Elizabeth Vincelette of Virginia Beach, VA
For her fourth birthday Tuesday, Annie Vincelette got a Rapunzel costume and a copy of the movie “Sleeping Beauty.”
Her best present, though, was a fairy-tale ending to her father’s brush with death that day, 20,000 feet above the Iraqi desert.
Lt. Chad Vincelette, 32, a Virginia Beach native and Navy F-14 fighter pilot, was heading back to the carrier Kitty Hawk after a bombing run when a mechanical failure forced him and a crewmate to eject.
A few hours later, Air Force rescuers found Vincelette shivering and disoriented in the dark desert of southern Iraq.
Vincelette told his wife, Elizabeth Vincelette, 32, a teacher, that he judged his distance to the ground in the inky night by watching where the jet hit the sand and exploded.
Though both grew up in Virginia Beach, the couple met at the University of Virginia. Chad graduated from Kempsville High School, Elizabeth Vincelette from Green Run.
Sitting in her sunny living room Thursday, with cats and a dog dozing and children clambering about, Elizabeth Vincelette recounted her husband’s story almost like it was the plot of a movie.
As if mechanical problems weren’t enough, her husband - call name “Vinny” - had problems with his parachute, she said. When the chute opened at 13,000 feet, the lines were crossed. His hard landing left him dazed but uninjured.
He managed to put on the thermal underwear and wool hat from a survival kit his mother-in-law had given him for Christmas. Though it seemed only minutes, he said, hours later an Air Force helicopter crew rescued him and the jet’s radio intercept officer, who had landed too far away for them to communicate.

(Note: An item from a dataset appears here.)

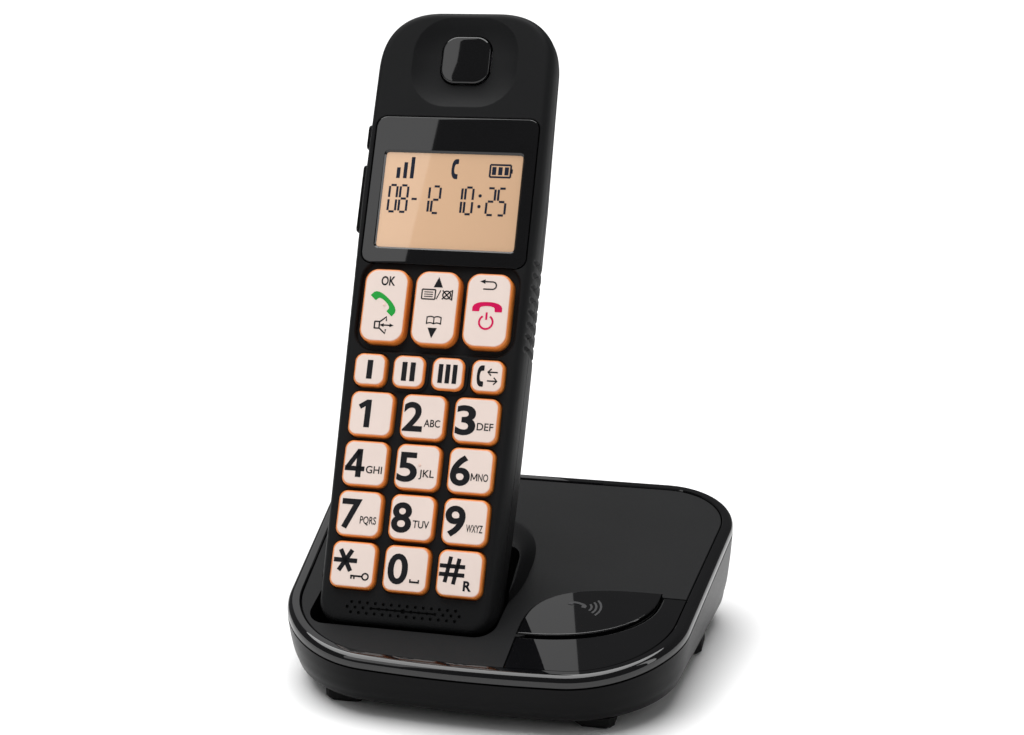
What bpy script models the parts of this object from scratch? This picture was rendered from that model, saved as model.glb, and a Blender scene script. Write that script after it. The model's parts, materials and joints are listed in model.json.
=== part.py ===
"""Cordless telephone: a handset standing in its charging base.

Metres, +Z up, front towards -Y, standing on Z = 0. The base is laid out about its own centre; the handset is
laid out in its own frame (x across, y along its length from the bottom end, z out of the face) and is placed
by an empty. At the end everything is shifted so that the origin is under the middle of the whole model.
"""

import math

import bmesh
import bpy
from mathutils import Matrix, Vector

# Clearances and walls
GAP = 0.0003
WALL = 0.0015
FACE_WALL = 0.0018

# Base, overall
BASE_FRONT_WIDTH = 0.0970
BASE_REAR_WIDTH = 0.1184
BASE_DEPTH = 0.0935
BASE_FRONT_BULGE = 0.0039
BASE_FRONT_CORNER = 0.0268
BASE_REAR_CORNER = 0.0191
RIM_FRONT_Z = 0.0174
RIM_SLOPE = math.radians(9.5)
BASE_FLOOR_Z = 0.0026
BASE_WALL = 0.0018
FRONT_Y = -BASE_DEPTH / 2
REAR_Y = BASE_DEPTH / 2

# Handset, overall: set back from the base's front edge, in from the rim's rounded corner beside its foot, and
# sunk into the sloped deck
HANDSET_LEAN = math.radians(26.6)
HANDSET_SET_BACK = 0.00985
HANDSET_FROM_RIM = 0.026851
HANDSET_SINK = 0.000748
SIDE_SLANT = math.atan2((BASE_REAR_WIDTH - BASE_FRONT_WIDTH) / 2, BASE_DEPTH)
CORNER_INSET = BASE_FRONT_CORNER * (1 - math.sin(SIDE_SLANT)) / math.cos(SIDE_SLANT)
CORNER_REACH = math.sqrt(BASE_FRONT_CORNER**2 - (BASE_FRONT_CORNER - HANDSET_SET_BACK) ** 2)
RIM_AT_FOOT = BASE_FRONT_WIDTH / 2 - CORNER_INSET + CORNER_REACH
HANDSET_SIDE = HANDSET_FROM_RIM - RIM_AT_FOOT
HANDSET_Y = FRONT_Y + HANDSET_SET_BACK
HANDSET_Z = RIM_FRONT_Z + math.tan(RIM_SLOPE) * HANDSET_SET_BACK - HANDSET_SINK
FACE_BOTTOM = 0.0013
FACE_TOP = 0.1664
HALF_BOTTOM = 0.0217
HALF_PANEL = 0.0238
HALF_TOP = 0.0234
PANEL_STATION = 0.115
BOTTOM_CORNER = 0.005
TOP_CORNER = 0.0165
SEAM_DEPTH = 0.007
SIDE_BULGE = 0.0013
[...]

Elizabeth Vincelette chuckled about her husband making it into the club of fighter pilots who have had to eject. But her eyes moistened slightly talking about what he was thinking when he abandoned the plane.
“He told me that all he could think of as he ejected was he didn’t want to die on his daughter’s birthday,” she said.
Elizabeth Vincelette, their 6-year-old son, Jackson, and Annie got the news as soon as they pulled into the driveway after Annie’s birthday dinner.
Chad’s father, Paul - a former A-6 pilot - had gotten the phone call while they were out and rushed over with the news. “He said, ‘Chad’s OK.’ Then he started crying,” she said.
Annie knows what happened.
“He crashed,” she said shyly. But she said it with a smile.
Jackson cried a little, Vincelette said, but pride quickly took over. Within hours, he was telling everyone he knew about his dad’s adventure; she sent a note to school with him so his first-grade teacher would know he wasn’t making it up.
“Mom, tell Michael that my dad’s jet is the most famous jet in the world,” Jackson said Thursday as he and his friend raced in and out of the house in Kempsville.
She reminded Jackson of a downed F/A-18C jet from the Kitty Hawk, whose pilot was missing. Vincelette said she feels guilty thinking about other Navy spouses getting the worst news, the kind delivered in person, in uniform.
She can’t fathom why her family has been spared.
But she thinks about her own father, who died a few years ago. He flew P-3s in the Navy. Chad has told her that he sometimes talks to her dad when he’s flying.
And though it strikes her as hokey to talk about guardian angels, she can’t help but wonder.
“I wonder if my dad was watching out for him,” Vincelette said.